* begin *

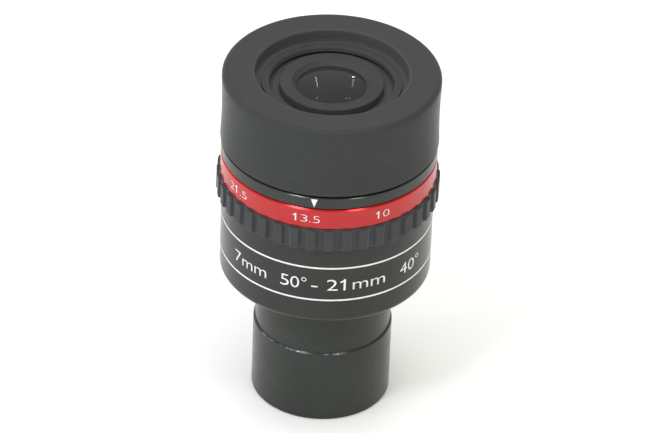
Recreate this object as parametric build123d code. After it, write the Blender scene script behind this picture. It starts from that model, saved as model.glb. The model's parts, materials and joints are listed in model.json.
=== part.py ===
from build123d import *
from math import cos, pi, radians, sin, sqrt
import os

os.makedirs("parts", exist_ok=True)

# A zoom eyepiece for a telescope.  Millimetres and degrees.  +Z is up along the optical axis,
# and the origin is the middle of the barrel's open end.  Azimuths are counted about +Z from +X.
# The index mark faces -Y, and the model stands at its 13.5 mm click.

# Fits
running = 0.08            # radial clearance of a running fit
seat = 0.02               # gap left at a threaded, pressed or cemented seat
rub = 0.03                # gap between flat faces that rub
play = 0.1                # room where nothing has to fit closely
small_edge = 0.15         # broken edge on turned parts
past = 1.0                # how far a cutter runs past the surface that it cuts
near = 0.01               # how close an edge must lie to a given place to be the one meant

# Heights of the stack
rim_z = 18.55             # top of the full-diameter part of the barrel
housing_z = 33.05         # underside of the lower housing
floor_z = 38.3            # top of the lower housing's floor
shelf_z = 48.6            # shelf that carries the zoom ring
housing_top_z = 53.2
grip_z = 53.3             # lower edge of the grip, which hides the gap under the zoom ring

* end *
* begin *

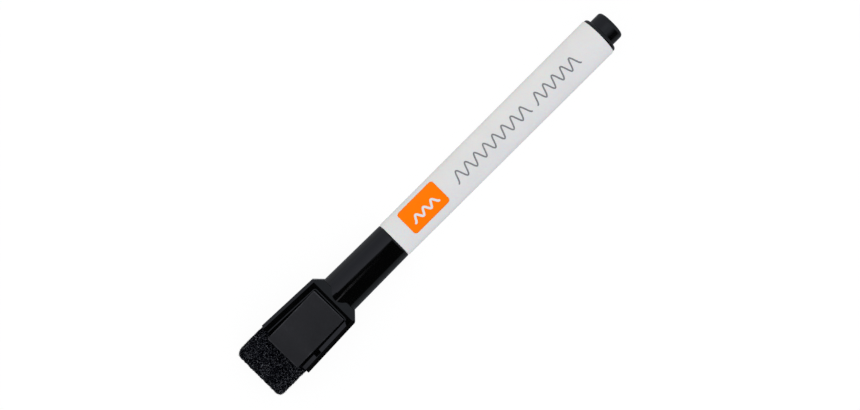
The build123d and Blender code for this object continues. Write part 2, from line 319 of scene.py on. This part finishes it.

* end *
* begin *

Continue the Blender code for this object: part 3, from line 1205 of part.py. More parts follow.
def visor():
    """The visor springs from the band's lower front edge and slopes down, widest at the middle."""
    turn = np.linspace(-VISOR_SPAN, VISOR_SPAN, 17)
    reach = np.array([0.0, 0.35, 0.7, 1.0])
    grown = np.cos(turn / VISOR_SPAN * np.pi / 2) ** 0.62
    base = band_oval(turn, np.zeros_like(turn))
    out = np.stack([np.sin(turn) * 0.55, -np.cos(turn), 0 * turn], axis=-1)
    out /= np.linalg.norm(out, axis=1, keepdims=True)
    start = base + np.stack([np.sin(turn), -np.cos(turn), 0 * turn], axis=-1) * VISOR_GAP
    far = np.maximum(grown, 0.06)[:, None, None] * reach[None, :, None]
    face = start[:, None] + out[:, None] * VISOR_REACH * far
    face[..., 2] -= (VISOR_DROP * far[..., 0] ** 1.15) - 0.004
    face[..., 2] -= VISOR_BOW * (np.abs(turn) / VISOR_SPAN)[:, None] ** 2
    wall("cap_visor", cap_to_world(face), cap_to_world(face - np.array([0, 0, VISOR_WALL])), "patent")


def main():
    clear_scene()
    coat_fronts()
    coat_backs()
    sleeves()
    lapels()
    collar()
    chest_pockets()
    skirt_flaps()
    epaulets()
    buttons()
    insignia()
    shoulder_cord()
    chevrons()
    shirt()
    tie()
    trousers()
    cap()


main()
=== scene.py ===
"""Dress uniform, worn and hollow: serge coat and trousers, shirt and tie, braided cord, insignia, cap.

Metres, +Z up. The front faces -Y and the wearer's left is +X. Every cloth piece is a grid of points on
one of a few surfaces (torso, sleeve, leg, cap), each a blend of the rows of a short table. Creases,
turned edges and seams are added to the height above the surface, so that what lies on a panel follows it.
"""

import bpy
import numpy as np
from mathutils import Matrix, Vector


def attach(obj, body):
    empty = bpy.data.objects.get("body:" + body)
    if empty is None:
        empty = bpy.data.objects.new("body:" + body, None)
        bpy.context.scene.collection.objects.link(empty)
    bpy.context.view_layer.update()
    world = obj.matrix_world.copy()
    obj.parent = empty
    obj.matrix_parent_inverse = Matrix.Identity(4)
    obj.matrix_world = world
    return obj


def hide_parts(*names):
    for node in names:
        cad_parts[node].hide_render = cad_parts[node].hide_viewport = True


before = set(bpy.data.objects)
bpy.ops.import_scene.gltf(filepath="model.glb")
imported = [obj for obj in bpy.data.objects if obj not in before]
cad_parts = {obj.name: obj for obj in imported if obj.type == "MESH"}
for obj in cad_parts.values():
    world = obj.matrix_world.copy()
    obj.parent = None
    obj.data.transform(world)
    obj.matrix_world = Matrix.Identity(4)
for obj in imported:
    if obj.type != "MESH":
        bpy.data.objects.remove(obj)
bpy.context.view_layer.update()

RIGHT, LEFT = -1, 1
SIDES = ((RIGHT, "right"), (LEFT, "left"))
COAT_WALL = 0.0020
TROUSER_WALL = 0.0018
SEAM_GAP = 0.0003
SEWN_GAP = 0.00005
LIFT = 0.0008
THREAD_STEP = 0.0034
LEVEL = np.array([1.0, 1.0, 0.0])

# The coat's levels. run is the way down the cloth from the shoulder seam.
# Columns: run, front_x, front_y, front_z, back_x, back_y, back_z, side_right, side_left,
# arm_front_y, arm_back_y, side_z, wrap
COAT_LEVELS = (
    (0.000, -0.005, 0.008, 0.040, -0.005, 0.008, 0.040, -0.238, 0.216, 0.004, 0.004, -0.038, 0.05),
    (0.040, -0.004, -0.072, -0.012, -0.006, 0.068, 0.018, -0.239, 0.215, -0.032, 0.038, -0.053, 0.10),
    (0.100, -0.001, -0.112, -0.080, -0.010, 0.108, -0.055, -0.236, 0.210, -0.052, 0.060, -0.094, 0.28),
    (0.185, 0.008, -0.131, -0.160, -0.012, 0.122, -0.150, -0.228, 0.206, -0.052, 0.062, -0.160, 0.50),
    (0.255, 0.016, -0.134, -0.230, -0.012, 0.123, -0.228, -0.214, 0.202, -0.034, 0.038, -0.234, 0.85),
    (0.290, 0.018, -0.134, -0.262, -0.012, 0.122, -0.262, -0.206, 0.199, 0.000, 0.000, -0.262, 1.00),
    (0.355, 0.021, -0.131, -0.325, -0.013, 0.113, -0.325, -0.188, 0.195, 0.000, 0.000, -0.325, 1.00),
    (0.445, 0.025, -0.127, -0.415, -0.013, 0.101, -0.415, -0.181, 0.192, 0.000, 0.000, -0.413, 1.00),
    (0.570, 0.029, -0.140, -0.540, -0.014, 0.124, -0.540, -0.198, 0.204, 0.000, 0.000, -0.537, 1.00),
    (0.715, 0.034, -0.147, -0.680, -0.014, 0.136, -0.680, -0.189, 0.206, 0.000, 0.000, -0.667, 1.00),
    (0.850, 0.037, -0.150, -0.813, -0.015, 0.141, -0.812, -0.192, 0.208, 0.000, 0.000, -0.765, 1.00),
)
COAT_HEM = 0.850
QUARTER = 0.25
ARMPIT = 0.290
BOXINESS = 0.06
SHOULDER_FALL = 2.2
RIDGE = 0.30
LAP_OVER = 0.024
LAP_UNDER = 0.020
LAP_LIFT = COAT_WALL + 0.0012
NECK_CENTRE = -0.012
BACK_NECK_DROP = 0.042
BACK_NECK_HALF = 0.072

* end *

GIVEN EXERCISE
Transcribe, exactly and without additions, the lines of the records above, beginning with the line that contains "face = start[:, None]" and ending with the line that contains "obj.parent = None", both included.

OUTPUT FOR THIS TASK
    face = start[:, None] + out[:, None] * VISOR_REACH * far
    face[..., 2] -= (VISOR_DROP * far[..., 0] ** 1.15) - 0.004
    face[..., 2] -= VISOR_BOW * (np.abs(turn) / VISOR_SPAN)[:, None] ** 2
    wall("cap_visor", cap_to_world(face), cap_to_world(face - np.array([0, 0, VISOR_WALL])), "patent")


def main():
    clear_scene()
    coat_fronts()
    coat_backs()
    sleeves()
    lapels()
    collar()
    chest_pockets()
    skirt_flaps()
    epaulets()
    buttons()
    insignia()
    shoulder_cord()
    chevrons()
    shirt()
    tie()
    trousers()
    cap()


main()
=== scene.py ===
"""Dress uniform, worn and hollow: serge coat and trousers, shirt and tie, braided cord, insignia, cap.

Metres, +Z up. The front faces -Y and the wearer's left is +X. Every cloth piece is a grid of points on
one of a few surfaces (torso, sleeve, leg, cap), each a blend of the rows of a short table. Creases,
turned edges and seams are added to the height above the surface, so that what lies on a panel follows it.
"""

import bpy
import numpy as np
from mathutils import Matrix, Vector


def attach(obj, body):
    empty = bpy.data.objects.get("body:" + body)
    if empty is None:
        empty = bpy.data.objects.new("body:" + body, None)
        bpy.context.scene.collection.objects.link(empty)
    bpy.context.view_layer.update()
    world = obj.matrix_world.copy()
    obj.parent = empty
    obj.matrix_parent_inverse = Matrix.Identity(4)
    obj.matrix_world = world
    return obj


def hide_parts(*names):
    for node in names:
        cad_parts[node].hide_render = cad_parts[node].hide_viewport = True


before = set(bpy.data.objects)
bpy.ops.import_scene.gltf(filepath="model.glb")
imported = [obj for obj in bpy.data.objects if obj not in before]
cad_parts = {obj.name: obj for obj in imported if obj.type == "MESH"}
for obj in cad_parts.values():
    world = obj.matrix_world.copy()
    obj.parent = None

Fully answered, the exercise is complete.